Hardcover
2005 · Detroit/London
by Tottis, James W. and Michael Crane
Detroit/London: The Detroit Institute of Arts / D Giles Limited, 2005. Hardcover. As new in shrinkwrap. Forest-green cloth, color illustrated dust jacket, 303 pp., richly illustrated in color. "This publication, the third in a series of titles co-published with the Detroit Institute of Arts, completes the study of American paintings in the museum's collection with 129 color images of works by artists born after 1847." "The American art collection in Detroit covers a broad range of artistic endeavors spanning the early Colonial period through the first part of the 20th century, but the strength of the American holdings is the painting collection.
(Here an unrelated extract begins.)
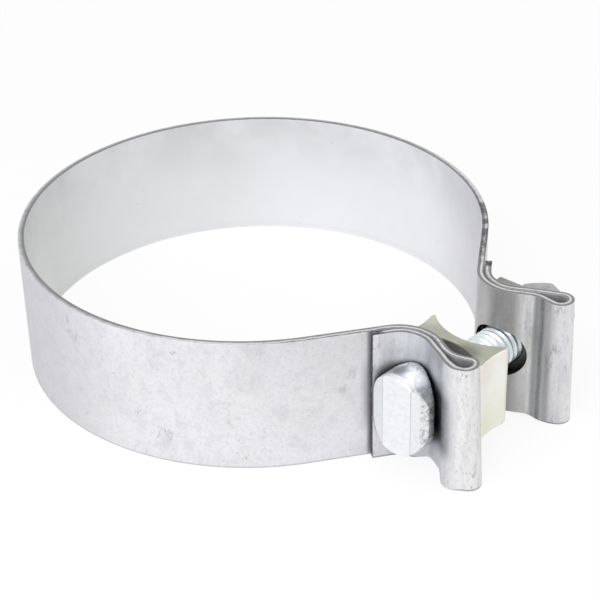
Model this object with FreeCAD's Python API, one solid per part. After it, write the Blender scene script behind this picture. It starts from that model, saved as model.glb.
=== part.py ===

Especially strong are those paintings from the latter part of the nineteenth century and the beginning of the twentieth, which are the focus of this volume." "This volume also illustrates the change from the Whistlerian aesthetic of "art for art's sake," seen in Thomas Dewing's atmospheric tonalist landscapes, to the new philosophy of "art for life's sake," a distinctly American realism that reached its peak with the Ashcan school. Key among these realists are Robert Henri, John Sloan, and George Bellows. Works by Marsden Hartley, Lyonel Feininger, and John Marin demonstrate the later move toward abstraction. The volume also includes an extensive bibliography and index."--BOOK JACKET.